Let's dive into the art and science of shading inequalities, transforming algebraic expressions into visual representations that reveal the solution sets with clarity and precision.

Understanding Inequalities

Before we start shading, it's essential to grasp the core concept of inequalities. Unlike equations that assert equality between two expressions, inequalities express a relationship where one side is greater than, less than, greater than or equal to, or less than or equal to the other side. These relationships are crucial for defining ranges of values that satisfy specific conditions.

Key Inequality Symbols:

• >: Greater than
• <: Less than
• ≥: Greater than or equal to
• ≤: Less than or equal to

The Graph of an Inequality: A Visual Solution Set

The graph of an inequality provides a visual representation of all the points that satisfy the inequality. This visual solution set is typically displayed on a coordinate plane, where each point represents a pair of values (x, y). The boundary line, derived from the corresponding equation, divides the plane into two regions, one of which represents the solution set of the inequality. Shading is used to highlight this region, making it easy to identify all the possible solutions.

Steps to Shade the Graph of an Inequality

Here's a step-by-step guide to shading the graph of an inequality:

Step 1: Convert the Inequality into Slope-Intercept Form (if necessary)

The slope-intercept form of a linear equation, y = mx + b, is particularly useful for graphing. If your inequality isn't already in this form, rearrange it algebraically to isolate y on one side. Remember that when multiplying or dividing both sides of an inequality by a negative number, you must flip the inequality sign.

Example:

Let's say we have the inequality 2x + y > 4. To convert it to slope-intercept form, we subtract 2x from both sides:

y > -2x + 4

Now, the inequality is in slope-intercept form, where we can easily identify the slope (m = -2) and the y-intercept (b = 4).

Step 2: Graph the Boundary Line

The boundary line is the graph of the equation obtained by replacing the inequality sign with an equals sign. In our example, the boundary line is y = -2x + 4.

• Solid vs. Dashed Line: This is a crucial step.

  • If the inequality is strict (> or <), the boundary line is drawn as a dashed line. This indicates that the points on the line itself are not included in the solution set.
  • If the inequality includes "or equal to" (≥ or ≤), the boundary line is drawn as a solid line. This means that the points on the line are included in the solution set.
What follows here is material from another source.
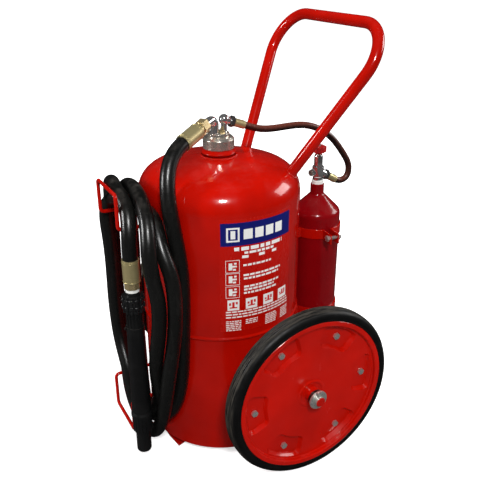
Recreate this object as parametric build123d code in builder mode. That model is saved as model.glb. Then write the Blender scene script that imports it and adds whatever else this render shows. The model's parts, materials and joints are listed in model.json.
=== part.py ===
from build123d import *
import math
import os

# Wheeled, cartridge-operated powder fire extinguisher.
# Millimetres. Origin on the floor under the tank axis, +Z up.
# +X along the axle, -Y is the hose side (front), +Y is the handle and gas bottle side (back).

os.makedirs("parts", exist_ok=True)

# ---------------------------------------------------------------- driving dimensions
TANK_R = 180.0
TANK_WALL = 4.0
TANK_IN = TANK_R - TANK_WALL
TANK_RIM_Z = 15.0
SEAM_Z = 311.0
SEAM_BEAD = 2.5
DOME_Z = 593.5
KNUCKLE_R = 62.0
CROWN_R = 500.0
HEAD_Z = 98.0

NECK_BORE_R = 22.0
NECK_HOLE_R = 27.0
NUT_R = 34.5
NUT_Z = 687.0
NUT_H = 25.0
PLUG_R = 24.0
PLUG_TOP_Z = 721.0
PORT_OFFSET = 13.5

HOSE_R = 16.0
FERRULE_R = 17.6
DISCHARGE_AZIMUTH = 27.0
DISCHARGE_TILT = 17.5
DISCHARGE_CORNER_Z = 756.0

GAS_HOSE_R = 7.8
INLET_TILT = 20.0
INLET_CORNER_Z = 746.5

BOTTLE_Y = 265.0
BOTTLE_R = 58.5
BOTTLE_WALL = 4.0
BOTTLE_BASE_Z = 130.0
BOTTLE_NECK_R = 16.6
BOTTLE_NECK_Z = 562.0
VALVE_Z = 593.0
OUTLET_TILT = 30.0
CLAMP_ZS = (451.0, 235.0)
CLAMP_T = 3.0
CLAMP_H = 24.0
CLAMP_GAP = 17.0
CLAMP_TURN = -6.0

HANDLE_TUBE_R = 12.5
HANDLE_WALL = 2.0
HANDLE_FOOT = (103.0, 122.7, 640.0)
HANDLE_CORNER = (221.0, 290.0, 941.0)
HANDLE_BEND_R = 80.0

AXLE_Y = 72.6
WHEEL_R = 200.0
AXLE_R = 11.0
RUNNING = 0.08
WHEEL_X = 277.0
TYRE_HALF = 20.5
SHOULDER_R = 12.5
RIM_R = 177.5
RIM_BED_R = 168.0
SHEET = 2.0
POCKET_IN_R = 110.0
POCKET_OUT_R = 161.0
POCKET_SLOPE = 0.6
POCKET_CORNER = 14.0
POCKET_HALF_ANGLE = 19.0
DISC_RAISE = 11.0
BOLT_CIRCLE_R = 137.5
SPOKES = 6
WHEEL_PHASE = 3.0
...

• Graphing Techniques: You can graph the boundary line using several methods:

  • Slope-Intercept Form: Plot the y-intercept (b) on the y-axis. Then, use the slope (m) to find another point on the line. Remember that slope is "rise over run."
  • Two Points: Find two points that satisfy the equation and plot them on the coordinate plane. Then, draw a line through these two points. A simple way to do this is to find the x and y intercepts. To find the x-intercept, set y=0 and solve for x. To find the y-intercept, set x=0 and solve for y.

In our example, y = -2x + 4. Since our original inequality was y > -2x + 4, we use a dashed line to represent y = -2x + 4.

Step 3: Choose a Test Point

To determine which side of the boundary line to shade, choose a test point that is not on the line. The point (0, 0) is usually the easiest to work with, unless the boundary line passes through the origin.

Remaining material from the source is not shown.